At which point Kyle, the manager of the shop, stepped in. He’s such a sweetheart. He said, “I think you’re probably right. Let me ask you a question: Do you only get a chirp coming from that rear break when you’re pulling hard uphill?” I said, “Yes, exactly!” He said, “Yeah, that’s frame fatigue.” I wanted to fall at the feet of Kyle and call him blessed! Someone was taking me seriously! This happens all the time now. I have to go three or four rounds with someone before I get a direct answer!
And there’s a deeper issue: the more you’re treated as if you don’t know what you’re talking about, the more you begin to question whether or not you do in fact know what you’re talking about, right? I understand the woman’s tendency to doubt herself. Do you ever notice if a woman is in a meeting with a group of men, and she knows she’s right, she apologizes for it? She says, “I’m sorry, but I don’t think those numbers add up.” You know, you don’t have to apologize for being right.
Since I’m new to this gender, I asked my good friend Jen. I said, “What are women looking for in men?” She said, “Women are looking for men who will honor our uniqueness, who will realize our gifting is not lesser, it’s not weaker, it’s just different, it is in fact more comprehensive and it’s essential.”
Now, of course there are men who do honor women, lots of them, like my good friend and fellow pastor, Mark, who always draws out the best in me and then seems to take pleasure in watching me lead. We need more men like Mark, who are willing to honor and empower women. I know I’m going to keep bumping into additional differences on this journey, but let me leave you with this. To the women, I offer my heartfelt thanks. I often feel like an interloper, a late arrival to the serious work of womanhood, but you show me grace and great mercy. I want you to know you are far more capable than you realize, you are more powerful than you know and you reflect the best parts of what it means to be fully human. And to you guys who are probably feeling more than a little bit uncomfortable right now – I do understand. I never thought I had privilege, but I did. And so do you.
What can you do?

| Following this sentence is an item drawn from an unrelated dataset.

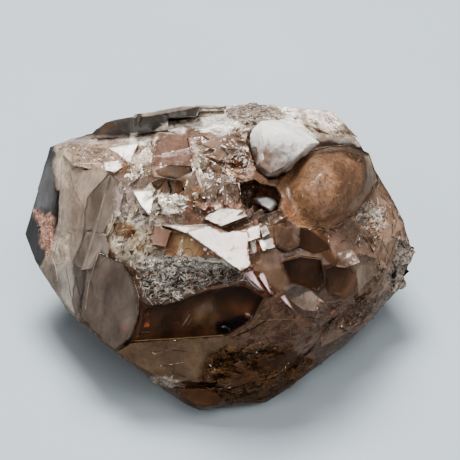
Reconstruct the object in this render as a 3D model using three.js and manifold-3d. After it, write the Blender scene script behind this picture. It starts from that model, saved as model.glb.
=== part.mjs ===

You can believe us when we tell you that we might, we might have equality, but we do not have equity. It is not a level playing field, it never has been. You can be a part of the solution by elevating us to equal footing. You uniquely have that power. And to all of us, do you know who I think about a lot? I think about my brown-skinned daughter, and my brown-skinned daughter-in-law. What do they know that I’m clueless about? What do any of us really know about the shoes in which we have never walked? It’s hard being a woman, it’s hard being a transgender woman.

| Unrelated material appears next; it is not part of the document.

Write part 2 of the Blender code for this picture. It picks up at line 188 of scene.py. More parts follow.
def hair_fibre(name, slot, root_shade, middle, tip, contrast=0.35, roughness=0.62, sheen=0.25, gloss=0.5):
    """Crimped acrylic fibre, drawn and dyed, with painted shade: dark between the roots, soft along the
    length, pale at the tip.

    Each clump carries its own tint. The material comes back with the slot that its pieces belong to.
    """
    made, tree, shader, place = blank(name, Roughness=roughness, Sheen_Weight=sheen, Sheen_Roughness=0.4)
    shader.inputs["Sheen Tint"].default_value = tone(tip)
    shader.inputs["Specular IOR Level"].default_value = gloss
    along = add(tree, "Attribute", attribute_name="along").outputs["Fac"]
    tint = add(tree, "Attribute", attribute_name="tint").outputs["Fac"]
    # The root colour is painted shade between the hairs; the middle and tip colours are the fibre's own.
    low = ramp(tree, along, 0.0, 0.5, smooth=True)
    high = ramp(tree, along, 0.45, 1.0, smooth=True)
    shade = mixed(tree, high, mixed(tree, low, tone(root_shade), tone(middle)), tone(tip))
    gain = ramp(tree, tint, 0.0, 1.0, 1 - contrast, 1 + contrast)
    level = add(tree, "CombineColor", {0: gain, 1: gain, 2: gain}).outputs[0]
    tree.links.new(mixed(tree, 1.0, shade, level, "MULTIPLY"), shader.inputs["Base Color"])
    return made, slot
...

As a man, I just didn’t know what I didn’t know. Would I do it all again? Of course I would, because the call toward authenticity is sacred, it’s holy, it’s for the greater good. For 45 years, my father was a fundamentalist pastor. My mother is even more conservative – When I came out as transgender, they rejected me. I thought I would never speak to them again.
Last January, I took a chance and called my dad on his birthday, and he took my call. We talked for about a half hour, and about a month later, I asked if I could come for a visit, and they said yes. And last spring, I had a delightfully redemptive three-hour visit with them. I’ve met with them twice since. But that day, toward the end of the conversation, that first day, my father said a number of precious things. As I stood to go – he said – As I stood to go, he said, “Paula” – He called me Paula – He said, “Paula, I don’t understand this, but I am willing to try.” My father is 93 years old, and he’s willing to try. What more could I ask? I hugged him so tightly. One man willing to give up his power because he knew what he knew, that he loved his child, and he was willing to do whatever it takes to honor the journey of another. Thank you.